The most dangerous reality distorting drug is the idea that one person or group has the right to impose their viewpoint on the rest of us.
The negative social costs of drug use are far outweighed by the negative social costs of the drug WAR. Increased encroachment on our civil rights, the weakening of the presumption of innocence, and the incarceration of far too many people who would not be criminals except for the prohibition on recreational drugs (at the expense of incarceration space and law enforcement effort toward truly deserving criminals [I'd like to see the same zeal and effort applied to the arrest and prosecution of dishonest corporate officers]). Even if every single person in the country used recreational drugs, the effect would not be as severe as that.
I don't believe that drug use is good, for various reasons, but the intervention of the state into the private lives of its citizens (where that behaviour is consensual), is far worse.
i think it's truly to the great shame of this nation that inert, non-sentient chemicals are defeating our nation's police so soundly.
basically, it all comes down to whether or not you feel people have a right to fuck with themselves in ways you don't necessarily approve of. mr. dobbs obviously belongs to the larger of the two camps.

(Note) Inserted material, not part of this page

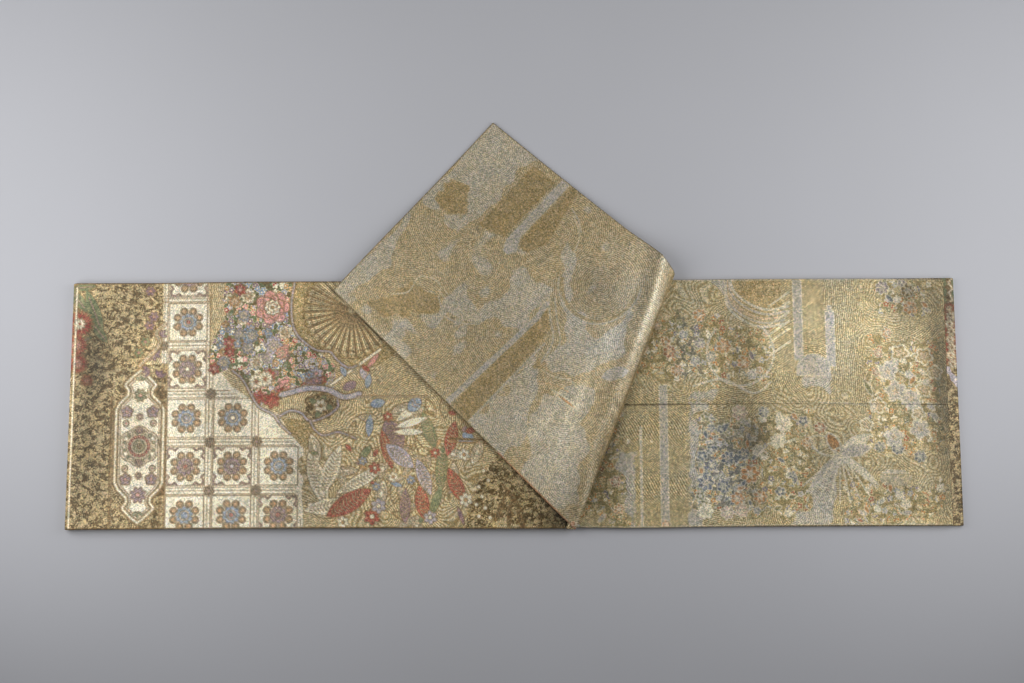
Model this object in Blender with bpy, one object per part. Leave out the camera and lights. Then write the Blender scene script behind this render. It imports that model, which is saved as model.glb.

fwiw, my favorite members of this group are the drug users who are against legalization, since some people do stupid things and that's scary.
"Anyone who is for prohibition is making money hand over fist!" What we have to understand, Ira, is that the vast majority of people on the other side have the purest of motives - they want to reduce crime, protect children, improve their neighborhoods, and reduce the harm associatec with drug use. They just want to go about it all wrong. We won't get anywhere by making demonstrably false assertions about the opposition.
And ending the drug war is not about firing half the cops in the country. I'd rather make them community police, and have them walk beats in people's neighborhoods, so little old ladies feel safe going to the corner store. That's what police are for.
"Depending on your POV, all these costs are either a) due to government's irrational attempt to restrict people's pharmacuetical choices, or
b) peoples' unwillingness to obey the government and stop using drugs."
Whenever I saw those stupid anti-drug ads that said something like "I financed a killing . . .", I always thought, yeah, but the same is just as true of the governement's war on drugs: it is just as responsible for financing the killing as the drug user who bought the "weed, coke ... whatever". But there isn't complete symmetry here. If a drug user quits, the impact on the illegal drug trade is INsignificant. If the government quits the drug war, the impact is SIGNIFICANT.
Non-medicinal, reality-distorting drugs are bad. The illegality of such drugs is necessary to reinforce--strongly--the negative social costs and aspects of drug use.
"Non-medicinal, reality-distorting drugs are bad. The illegality of such drugs is necessary to reinforce--strongly--the negative social costs and aspects of drug use."
It seems to me that Prohabition & the Drug War have proven to have negative social costs far exceeding the social costs of the alchohol & drug use they were designed to prevent.
Joe:
You're right, I shouldn't make such sweeping statements. I actually meant that public officials who have a vested interest in continuing the drug war are making money from it hand over fist, either from their salaries or funding from the kooky anti-drug foundations.
I'm also not saying that we would immediately fire half the cops in the country with legalization, but they would have very little to do without a drug war, especially probation and correction officers.
Perhaps a loan program could be tied into the legaization bill that would give former officers low interest loans to open up Amsterdam style coffeehouses? That way they'd be employed and a little mellowed out.
I will guarantee, David, that the armed criminal gangs in my state's cities have greater "negative social costs and aspects" than the substances they profit from. Creating a black market is bad, and this one is hugely profitable. Capone's gage revolved around liquor.